A Pricing Power Control Scheme with Statistical Delay QoS Provisioning in Uplink of Two-tier OFDMA Femtocell Networks

Abstract

Femtocell is a promising technique to enhance indoor coverage and improve network capacity. Nevertheless, because of the random and co-channel deployment of femtocells, the macrocell will suffer serious cross-tier interference from femtocells in two-tier femtocell networks. Thus, interference mitigation in femtocell networks has been an indispensable task. Meanwhile, with the explosive popularity of smart terminals, especially smart phones and tablets, the wireless networks have loaded a mount of data services with diverse delay quality of service (QoS) requirements. However, due to the stochastically varying nature of wireless physical channel, it is extremely difficult to offer a deterministic delay guarantee in wireless networks. Therefore, the effective capacity of femtocell users (FU) has been introduced to provide a statistical delay QoS provisioning. For that reason, in this paper, we will study the interference mitigation with statistical delay QoS guarantee in uplink two-tier orthogonal frequency division multiple access (OFDMA) femtocell networks.
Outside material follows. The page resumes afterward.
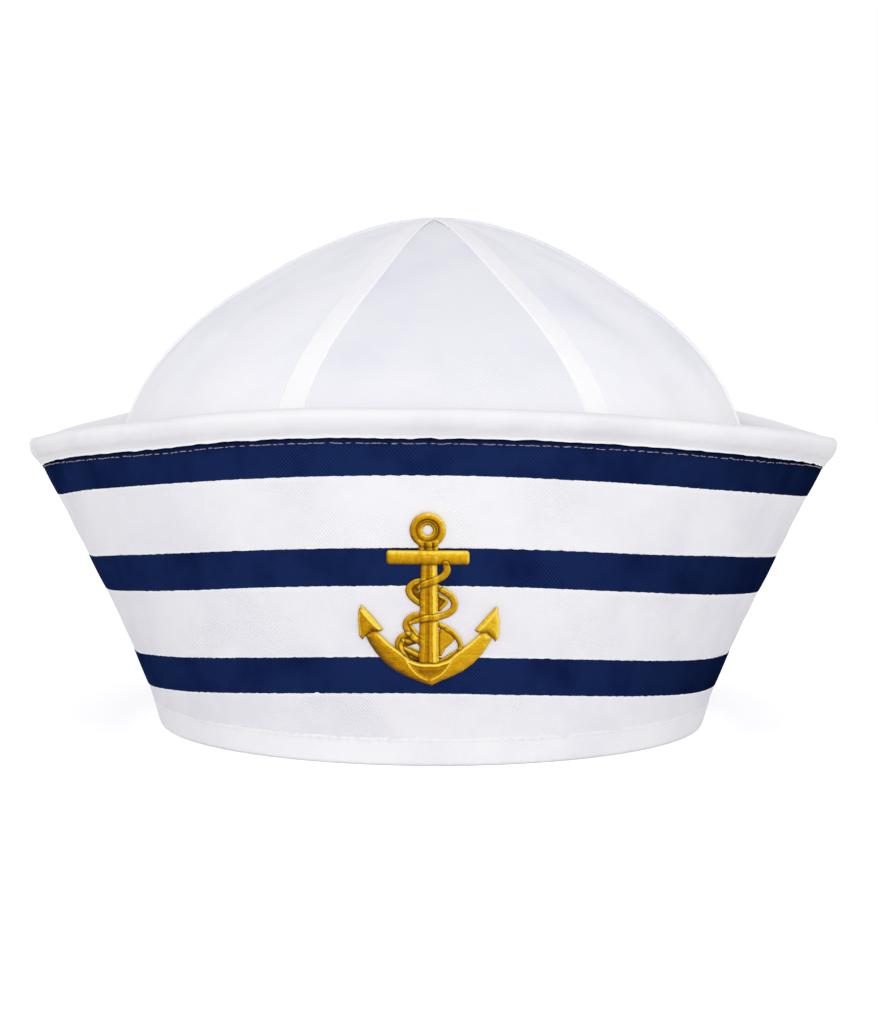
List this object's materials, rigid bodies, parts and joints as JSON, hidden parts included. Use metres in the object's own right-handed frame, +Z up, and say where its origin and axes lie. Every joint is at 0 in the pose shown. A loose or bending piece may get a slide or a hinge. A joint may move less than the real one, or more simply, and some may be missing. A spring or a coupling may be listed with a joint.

In order to mitigate the cross-tier interference at macrocell base station (MBS), we adopt a price-based power control strategy, in which the MBS protects itself by pricing the interference from FU. Additionally, to guarantee the statistical delay QoS for each FU, effective capacity is introduced into their utility functions. Then, a Stackelberg game is formulated to study the joint utility maximization of the MBS and the FUs subject to a maximum tolerable interference power constraint at the MBS. Subsequently, based on the mathematical analysis of the equilibrium of the formulated Stalkeberg game, a particle swarm optimization (PSO) aided power allocation (PSOPA) algorithm is proposed to solve this optimization problem. At last, simulation results show that our proposed PSOPA algorithm can not only improve significantly the average effective capacity of each FU and guarantee their statistical delay QoS, but also converge successfully.